Post updated May 27th, 2020 at 06:27 pm
At this point, I have made clear and overstated how the ongoing US ban on Huawei has affected the Chinese brand, and how that denial of specific services such as Google Mobile Services (GMS) has spilt over to its sister brand, HONOR.
It comes as no surprise, then, that HONOR has managed to circumvent the ban by simply recycling old hardware that predates the ban. In the case of the HONOR 9X Lite, I find myself wondering: has HONOR taken the recycling game a step too far?
A primary reason behind my pondering is because – if one didn’t know any better – you would think that the HONOR 9X is a carbon copy of its predecessor, the HONOR 8X. Besides a couple of changes in the camera and cosmetics department, you’d be forgiven for thinking as such.
Hard as it is to believe, I’m actually not exaggerating about the HONOR 9X Lite. Like the HONOR 8X, it has a Full HD+ display that measures in at 6.5-inches, a Kirin 710 SoC, the same 4GB RAM and 128GB of expandable storage and the same 3750mAh battery to keep it chugging along throughout the day. Even the notch housing the selfie camera is the same, as is the shape of the earpiece next to it.
Again, like the HONOR 8X, the HONOR 9X Lite comes with a microUSB port instead of a USB-C port, like the majority of all mid-range and flagship phones. On the plus side, there’s even a 3.5mm output; a rarity in a time where smartphone manufacturers are foregoing the physical audio features altogether.

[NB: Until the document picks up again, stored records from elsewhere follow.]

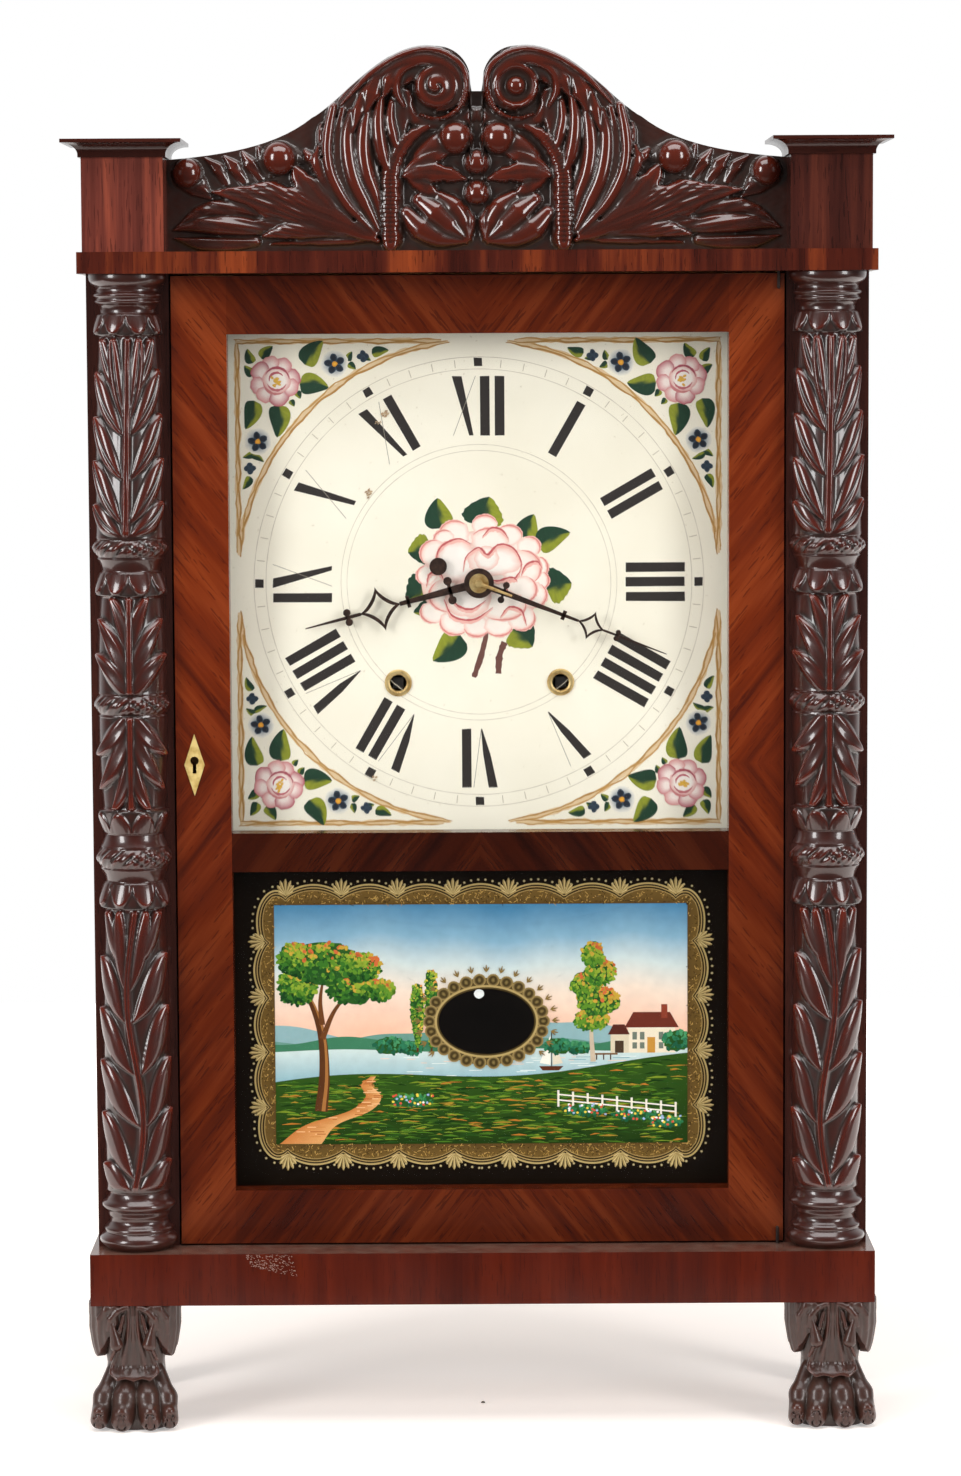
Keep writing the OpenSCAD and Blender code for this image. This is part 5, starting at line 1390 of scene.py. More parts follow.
    def _volute(self, x: Array, z: Array, hooked: bool) -> Array:
        """Eye of the scroll: a cone with a spiral cut, or a button in a hollow ring.

        Args:
            x, z: places across and up.
            hooked: whether the eye is a spiral.

        Returns:
            Heights over the board.
        """
        across, up = x - self.eye[0], z - self.eye[1]
        r = np.hypot(across, up)
        if hooked:
            turn = np.arctan2(up, across) / (2 * math.pi)
            phase = (r / 8.6 + turn + 0.3) % 1 - 0.5
            cut = np.exp(-(phase / 0.11) ** 2) * (1 - smooth_step(r, 5, 8))
            cone = 8.4 + 2.6 * (1 - r / 13.2) - 2.2 * cut - 0.8 * np.exp(-((r - 7.5) / 2.5) ** 2)
            return np.where(r < 12.6, cone - 3.0 * smooth_step(r, 10.6, 12.6), 0)
        button = np.sqrt(np.clip(1 - (r / 5.2) ** 2, 0, 1)) * 4.6 + 6.0
        ring = 4.6 + 4.6 * smooth_step(r, 6.5, 11.8)
        rolled = np.where(r < 5.2, button, ring)
        return np.where(r < 12.6, rolled - 3.0 * smooth_step(r, 11.8, 12.6), 0)

    def _half_relief(self, x: Array, z: Array, common: Array, hooked: bool) -> Array:
        """Relief of one half: the common forms with its own volute."""
        relief = np.maximum(common, self._volute(x, z, hooked))
        edge = smooth_step(self.top(x) - z, -0.6, 2.6)
        return np.minimum(relief, 3.0 + 9.0 * edge)

    def relief(self, x: Array, z: Array) -> Array:
        """Heights of the whole crest over its board.

        Args:
            x, z: places across and up.

        Returns:
            Heights.
        """
        middle = x.shape[1] // 2 + 1
        xs, zs = x[:, :middle], z[:, :middle]
        common = np.full_like(xs, self.ground)
        common += 0.12 * np.sin(xs * 0.9 + 1.3 * np.sin(zs * 0.5)) * np.sin(zs * 0.8) ** 2
        for stroke in self.strokes:
            carve(common, xs, zs, stroke)
        # Fine veins of the long leaf, which spread from its root
        out_x, out_z = -59.0 - xs, zs - 2.0
        turn = np.arctan2(out_z, out_x)
        veins = 0.3 * np.cos(turn * 110) * smooth_step(np.hypot(out_x, out_z), 28, 50)
        veins *= (turn < 0.66) & (out_x > 12)
        common += veins * smooth_step(common, self.ground + 0.8, self.ground + 2.2)
        for place_x, place_z, radius in self.balls:
            away = np.hypot(xs - place_x, zs - place_z)
            dome = 2.2 + np.sqrt(np.clip(radius ** 2 - away ** 2, 0, None))
            common = np.where(away < radius, np.maximum(common, dome), common)
        left = self._half_relief(xs, zs, common, True)
        right = self._half_relief(xs, zs, common, False)
        whole = np.concatenate([left, right[:, -2::-1]], axis=1)
        return np.clip(0.45 * whole + 0.55 * box_mean(whole, 1), 0, 12)

    def build(self) -> Piece:
        """Makes the crest: its relief, its edges and its back.

        Returns:
            The dressed object.
        """
        x = np.linspace(-self.half, self.half, self.columns)[None, :] * np.ones((self.rows, 1))
        z = np.linspace(1, 0, self.rows)[:, None] * self.top(x)
        relief = self.relief(x, z)
        wear_and_shade_values = wear_and_shade_share(relief, 5)
        # One more ring of points all round goes back to the board's rear face
        x, z, wear_and_shade_values = (np.pad(v, 1, mode="edge") for v in (x, z, wear_and_shade_values))
        y = np.pad(self.face_y - relief, 1, constant_values=self.back_y)
        points = np.stack([x, y, z + self.foot], axis=-1).reshape(-1, 3)
        wide = self.columns + 2
        last = (self.rows + 1) * wide
        across = np.arange(wide - 1)
        rear = np.stack([across + 1, across, last + across, last + across + 1], axis=1)
        made = to_mesh("carved_crest", points,
                       np.vstack([grid_faces(self.rows + 2, wide)[:, ::-1], rear[:, ::-1]]))
        point_values(made, "rubbed", wear_and_shade_values)
        made.data.set_sharp_from_angle(angle=math.radians(55))
        return hand_over(made, Carving("crest", "#33231d", "#3b1911", "#561e12"), Body.CASE,
                         "crest_splat")


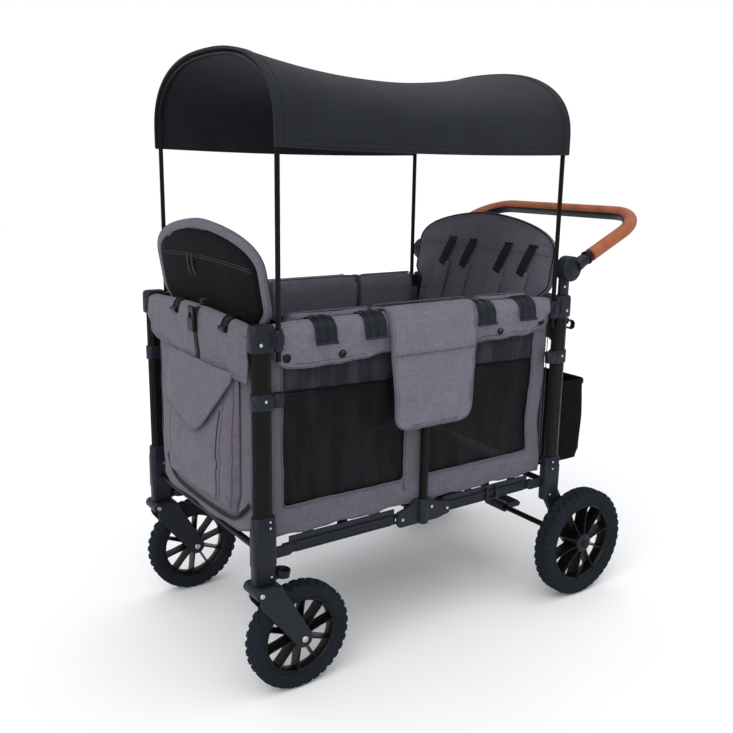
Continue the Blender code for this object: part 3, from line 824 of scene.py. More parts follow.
def tub_side(word, side):
    """The cloth of one side: its border, two netting windows, hems and stitching."""
    xs = sorted(set(steps(TUB_FRONT, -0.400, 8) + steps(-0.400, -0.055, 60) + steps(-0.055, 0.018, 12)
                    + steps(0.018, 0.376, 62) + steps(0.376, TUB_REAR, 9)))
    zs = steps(TUB_LOW, WINDOW_LOW, 16) + steps(WINDOW_LOW, WINDOW_HIGH, 30)[1:]
    zs += steps(WINDOW_HIGH, TUB_HIGH, 4)[1:]

    def spot(x, z):
        fall = hem_drop(x) * (1 - smoothstep(TUB_LOW, 0.42, z))
        return x - strip_drift(x, z), side * (CLOTH_Y + side_bulge(x, z)), z - fall

    def face(x, z, out):
        """The distance across the wagon of a point just outside the border cloth."""
        return side * (CLOTH_Y + side_bulge(x, z) + out)

    def sewn(obj, material, *replaced):
        return folds(piece(obj, "front_frame", material, *replaced))

    border = grid(f"side_cloth_{word}", xs, zs, spot, in_window)
    thick(border, 0.0024)
    sewn(border, GREY, f"side_panel_{word}")

    for k, (low, high) in enumerate(WINDOWS):
        def net_spot(x, z):
            across = math.sin(math.pi * (x - low) / (high - low))
            slack = 0.004 + 0.006 * across * math.sin(math.pi * (z - 0.44) / 0.40)
            pleat = 0.0055 * noise.noise(Vector((x * 17 + z * 9, z * 2.2, 2.0))) * across
            return (x - strip_drift(x, z),
                    side * (CLOTH_Y + side_bulge(x, z) * 0.4 - slack + pleat), z)

        net = grid(f"window_{word}_{k}", steps(low - 0.004, high + 0.004, 64),
                   steps(WINDOW_LOW - 0.004, 0.815, 50), net_spot)
        sewn(net, NET)
        edge = rounded_outline(high - low, 0.40, 0.012,
                               ((low + high) / 2, WINDOW_LOW + 0.200), 5)
        rim_path = [Vector((x - strip_drift(x, z), face(x, z, 0.0016), z))
                    for x, z in even_loop(edge, 150) if z < 0.83]
        start = max(range(len(rim_path)), key=lambda i: (rim_path[i] - rim_path[i - 1]).length)
        rim_path = rim_path[start:] + rim_path[:start]
        sewn(piping(f"window_binding_{word}_{k}", rim_path, 0.0020), GREY_PIPING)
        fold_line = [(x, face(x, 0.72, -0.0010), 0.722 - 0.010 * t)
                     for t, x in zip(steps(0, 1, 30), steps(low + 0.002, high - 0.002, 30))]
        sewn(swept(f"window_hem_{word}_{k}", fold_line, flat_section(0.0060, 0.0016), (0, side, 0)), BLACK)
        upper = grid(f"window_upper_{word}_{k}", steps(low - 0.003, high + 0.003, 40),
                     steps(0.716, 0.812, 10),
                     lambda x, z: (x, side * (CLOTH_Y + side_bulge(x, z) - 0.0022
                                              + 0.0012 * math.sin(x * 90)), z))
        sewn(upper, NET_BAND)

    hem_line = [(x, face(x, TUB_LOW, 0.0008), TUB_LOW - hem_drop(x))
                for x in steps(TUB_FRONT + 0.002, TUB_REAR - 0.002, 110)]
    sewn(piping(f"side_hem_{word}", hem_line, 0.0026), GREY_PIPING)
    lines = [[(x - strip_drift(x, z), face(x, z, 0.0014), z) for z in steps(0.46, 0.78, 40)]
             for x in (-0.0505, 0.0135, 0.3805)]
    lines.append([(x, face(x, 0.446, 0.0014), 0.446) for x in steps(-0.405, 0.405, 90)])
    rows = [stitches("row", line, (0, side, 0)) for line in lines]
    sewn(joined(f"side_stitching_{word}", rows), GREY_PIPING)


# ---- padded top rails ----
SLEEVE_ENDS = {"front": (-0.366, -0.098), "rear": (0.098, 0.366)}
CLIPS = {"front": ((-0.334, -0.277), (-0.201, -0.140)), "rear": ((0.140, 0.203), (0.286, 0.345))}
EYELETS = {"front": (-0.398, -0.252), "rear": (0.232, 0.388)}
VALANCE = {"front": (-0.426, -0.100), "rear": (0.100, 0.420)}
VALANCE_HEM = ((-0.426, 0.790), (-0.380, 0.779), (-0.266, 0.779), (-0.115, 0.790), (0.0, 0.786),
               (0.163, 0.785), (0.300, 0.788), (0.385, 0.795), (0.420, 0.806))


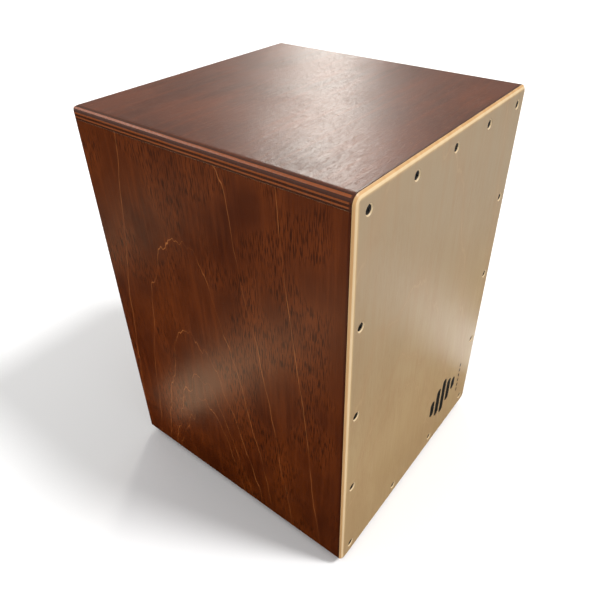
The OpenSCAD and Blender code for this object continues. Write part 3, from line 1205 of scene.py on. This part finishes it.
def copies_tree(finish: Finish, recess: bool) -> Grow:
    """A tree that sets a copy of a blank on each point, with or without a cross recess in its top.

    Args:
        finish: The finish of the copies.
        recess: Whether a cross recess is cut into the blank first.

    Returns:
        The tree.
    """
    grow = Grow("recessed_copies" if recess else "plain_copies")
    blank = grow.size("Blank", None, "NodeSocketObject")
    turn = grow.size("Turn", (0.0, 0.0, 0.0), "NodeSocketVector")
    seed = grow.size("Spin Seed", 3, "NodeSocketInt")
    shape = grow.shape_of(blank)
    if recess:
        span, width = grow.size("Recess Span", 0.0048), grow.size("Recess Width", 0.0011)
        depth = grow.size("Recess Depth", 0.0014)
        high = grow.size("Head Top", 0.0)
        deep = grow.math("MULTIPLY", depth, 2.0)
        lift = grow.join(z=high)
        cutters = []
        for across, along in ((span, width), (width, span)):
            size = grow.join(across, along, deep)
            wing = grow.put("GeometryNodeMeshCube", {"Size": size}).outputs["Mesh"]
            cutters.append(grow.moved(wing, lift))
        wide = grow.math("MULTIPLY", span, 0.27)
        core = grow.put("GeometryNodeMeshCone", {"Vertices": 16, "Radius Top": wide, "Radius Bottom": 0.0001,
                                                 "Depth": deep}).outputs["Mesh"]
        sink = grow.math("MULTIPLY_ADD", depth, -1.1, high)
        drop_to = grow.join(z=sink)
        cutters.append(grow.moved(core, drop_to))
        cut = grow.put("GeometryNodeMeshBoolean", {"Mesh 1": shape}, operation="DIFFERENCE", solver="EXACT")
        for cutter in cutters:
            grow.tree.links.new(cutter, cut.inputs["Mesh 2"])
        shape = cut.outputs[0]
    spin = grow.put("FunctionNodeRandomValue", {"Seed": seed}, data_type="FLOAT")
    spin.inputs[2].default_value, spin.inputs[3].default_value = 0.0, 2 * math.pi
    round_z = grow.join(z=spin.outputs[1])
    first = grow.put("FunctionNodeEulerToRotation", {0: turn}).outputs[0]
    second = grow.put("FunctionNodeEulerToRotation", {0: round_z}).outputs[0]
    both = grow.put("FunctionNodeRotateRotation", {0: first, 1: second}, rotation_space="LOCAL").outputs[0]
    spread = grow.put("GeometryNodeInstanceOnPoints", {"Points": grow.source.outputs["Geometry"], "Instance": shape,
                                                       "Rotation": both})
    grow.close(spread.outputs[0], finish)
    return grow


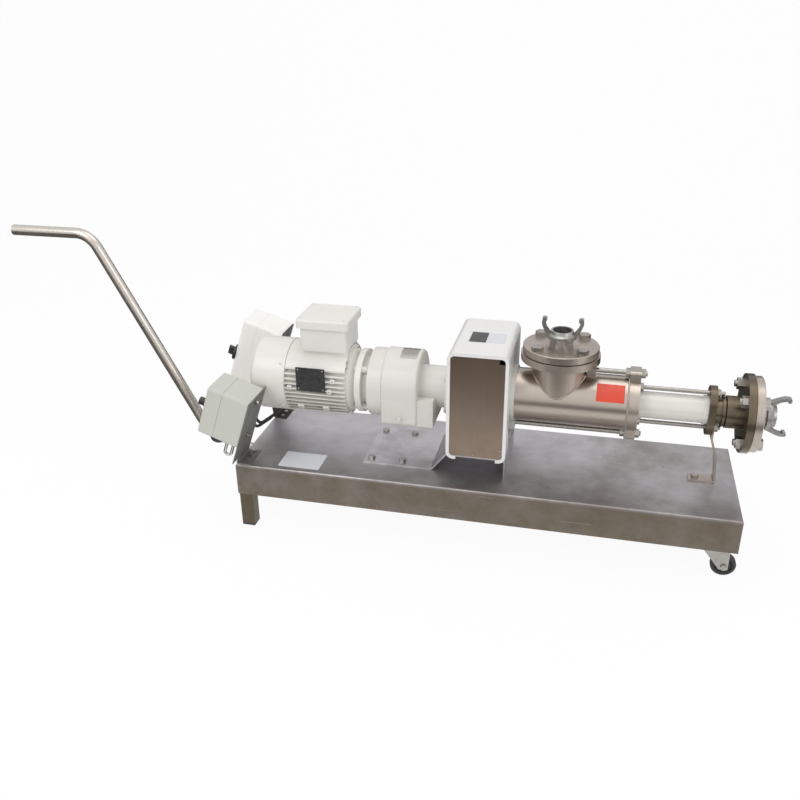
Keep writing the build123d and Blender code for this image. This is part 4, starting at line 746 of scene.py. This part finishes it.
def line_mesh(name, lines):
    """A mesh of polylines, each a list of points and whether it closes."""
    corners, edges = [], []
    for points, closed in lines:
        first = len(corners)
        corners += [tuple(point) for point in points]
        edges += [(first + i, first + i + 1) for i in range(len(points) - 1)]
        if closed:
            edges.append((first + len(points) - 1, first))
    mesh = bpy.data.meshes.new(name)
    mesh.from_pydata(corners, edges, [])
    return mesh


def mesh_of(shape, name):
    """Turn a bmesh into a mesh with merged doubles and outward normals."""
    bmesh.ops.remove_doubles(shape, verts=shape.verts, dist=1e-6)
    bmesh.ops.recalc_face_normals(shape, faces=shape.faces)
    mesh = bpy.data.meshes.new(name)
    shape.to_mesh(mesh)
    shape.free()
    return mesh


def turned_shape(shape, profile, sides):
    """Turn a profile of (radius, height) pairs about Z into a closed shape."""
    circle = [(cos(2 * pi * i / sides), sin(2 * pi * i / sides)) for i in range(sides)]
    rings = []
    for radius, height in profile:
        if radius < 1e-7:
            rings.append([shape.verts.new((0, 0, height))])
        else:
            rings.append([shape.verts.new((radius * x, radius * y, height)) for x, y in circle])
    for lower, upper in zip(rings, rings[1:]):
        for i in range(sides):
            j = (i + 1) % sides
            unique = []
            for ring, k in ((lower, i), (lower, j), (upper, j), (upper, i)):
                corner = ring[k % len(ring)]
                if corner not in unique:
                    unique.append(corner)
            if len(unique) > 2:
                shape.faces.new(unique)


def socket_screw(radius):
    """A pan head with a hexagon socket, of the given head radius."""
    shape = bmesh.new()
    key = radius * 0.5
    profile = [
        (0.0, -0.0005), (radius, -0.0005), (radius, radius * 0.35), (radius * 0.86, radius * 0.62),
        (key * 1.1, radius * 0.7), (key, radius * 0.66),
    ]
    turned_shape(shape, profile, 24)
    rim = [v for v in shape.verts if abs(v.co.z - radius * 0.66) < 1e-7]
    floor = [shape.verts.new((v.co.x * 0.96, v.co.y * 0.96, radius * 0.2)) for v in rim]
    for i in range(len(rim)):
        j = (i + 1) % len(rim)
        shape.faces.new([rim[i], rim[j], floor[j], floor[i]])
    shape.faces.new(floor)
    return mesh_of(shape, "socket_screw")


def dome_rivet(radius):
    """A low domed rivet head."""
    shape = bmesh.new()
    profile = [(0.0, -0.0003), (radius, -0.0003)]
    profile += [(radius * cos(pi / 2 * i / 6), radius * 0.55 * sin(pi / 2 * i / 6)) for i in range(7)]
    turned_shape(shape, profile, 20)
    return mesh_of(shape, "dome_rivet")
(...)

Around the back of the HONOR 9X Lite, even the fingerprint scanner is also identical, both in and position, but there is also a difference in the design. Rather than use the same partitioning line of the HONOR 8X, it now shows off a very shiny, very polished glass back.
The only physical change done with the HONOR 9X Lite is, in fact, one of the sensors on its dual main camera. Specifically, the main camera comprises a 48MP AI camera and 2MP Depth sensor, instead of a 20MP main shooter that originally came with the HONOR 8X. Having used the camera briefly, the quality of images taken with the camera are above average.
Even when I try shooting in 48MP, the scenes don’t look quite as natural and almost to the point of being overtly vivid. Further, the camera takes far too long to focus in on a subject.
The HONOR 9X Lite’s story doesn’t end on the outside either. Software-wise, the phone still runs on the old EMUI 9.1; even the wallpaper that you see upon booting up the device for the first time is exactly the same as the HONOR 8X, right down to the shape and placement of the apps. That’s not to say the phone is sluggish or performs poorly; it still loads apps fairly quickly and swiping through different pages is just as responsive.
More importantly, the phone has the important distinction of having GMS loaded into it and not HMS. Primarily due to its innards from 2018.
Given the near-identical nature of the HONOR 9X Lite to its predecessor, the only question left on my mind is of its price. At the time of writing, its big brother, the more recent HONOR 9X Pro retails for RM999, albeit with Huawei Mobile Services (HWS). So, if HONOR really does want consumers to embrace a phone that is effectively two years old, it’s really going to have to sell it for considerably less than its higher-end sibling.